>> Begin Dataset content

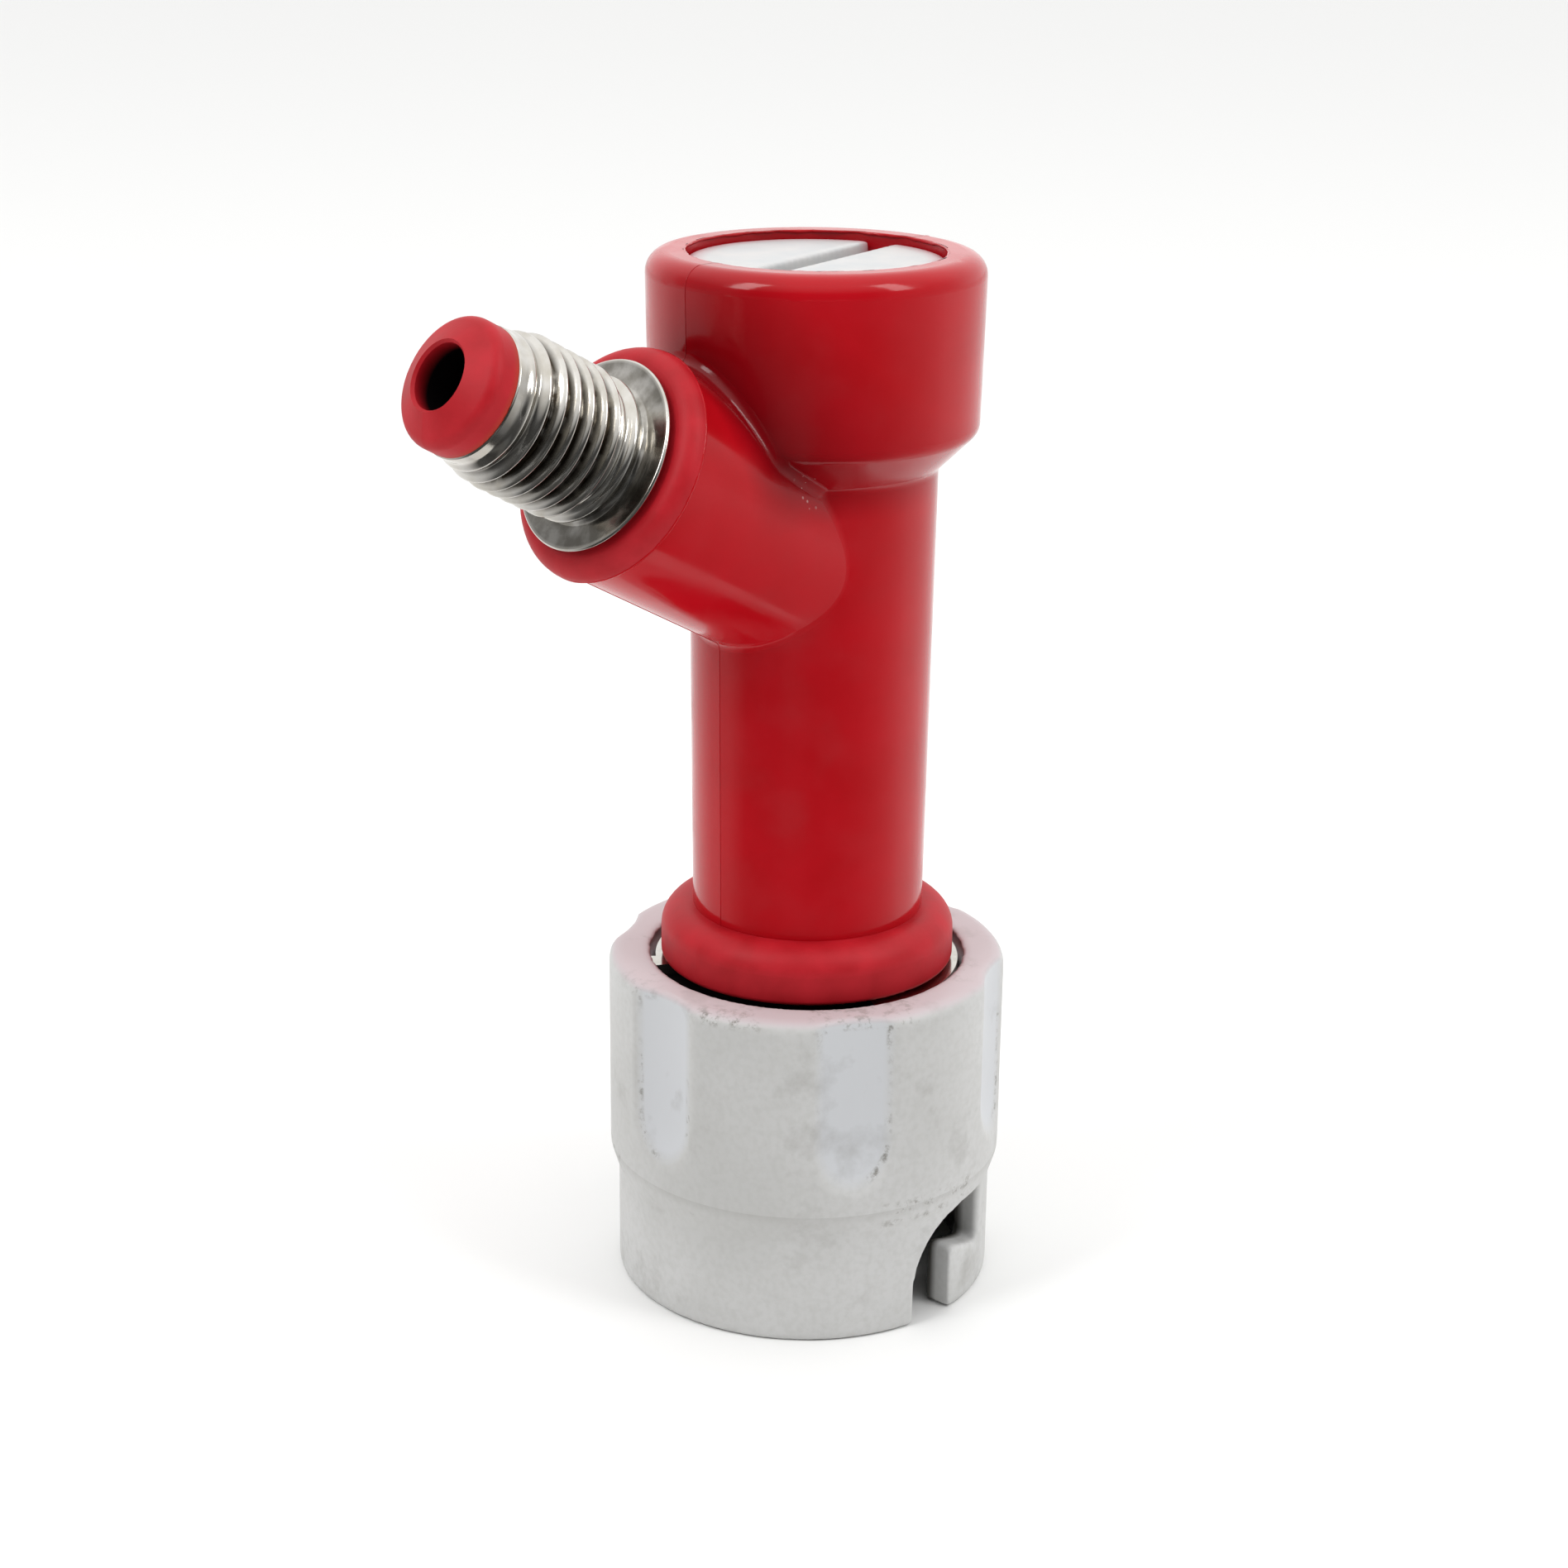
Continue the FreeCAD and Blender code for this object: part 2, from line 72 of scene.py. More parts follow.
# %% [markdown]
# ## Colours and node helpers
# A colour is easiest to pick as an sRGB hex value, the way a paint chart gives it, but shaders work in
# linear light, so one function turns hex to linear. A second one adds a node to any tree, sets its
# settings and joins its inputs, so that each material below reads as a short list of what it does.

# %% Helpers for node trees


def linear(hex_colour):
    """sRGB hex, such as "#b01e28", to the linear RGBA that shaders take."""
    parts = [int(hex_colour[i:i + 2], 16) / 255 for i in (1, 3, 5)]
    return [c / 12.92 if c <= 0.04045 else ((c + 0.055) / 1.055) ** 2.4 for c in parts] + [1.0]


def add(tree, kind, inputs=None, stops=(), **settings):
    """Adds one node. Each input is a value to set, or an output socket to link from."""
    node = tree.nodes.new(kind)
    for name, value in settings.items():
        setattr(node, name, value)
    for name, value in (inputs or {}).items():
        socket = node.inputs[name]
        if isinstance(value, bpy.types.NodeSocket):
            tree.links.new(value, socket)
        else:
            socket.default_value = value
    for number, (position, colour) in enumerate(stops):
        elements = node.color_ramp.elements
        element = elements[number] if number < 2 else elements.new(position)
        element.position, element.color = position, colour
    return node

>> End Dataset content

Copy out each line in the listing that has the word "parts".

(Problem solution):
Continue the FreeCAD and Blender code for this object: part 2, from line 72 of scene.py. More parts follow.
    parts = [int(hex_colour[i:i + 2], 16) / 255 for i in (1, 3, 5)]
    return [c / 12.92 if c <= 0.04045 else ((c + 0.055) / 1.055) ** 2.4 for c in parts] + [1.0]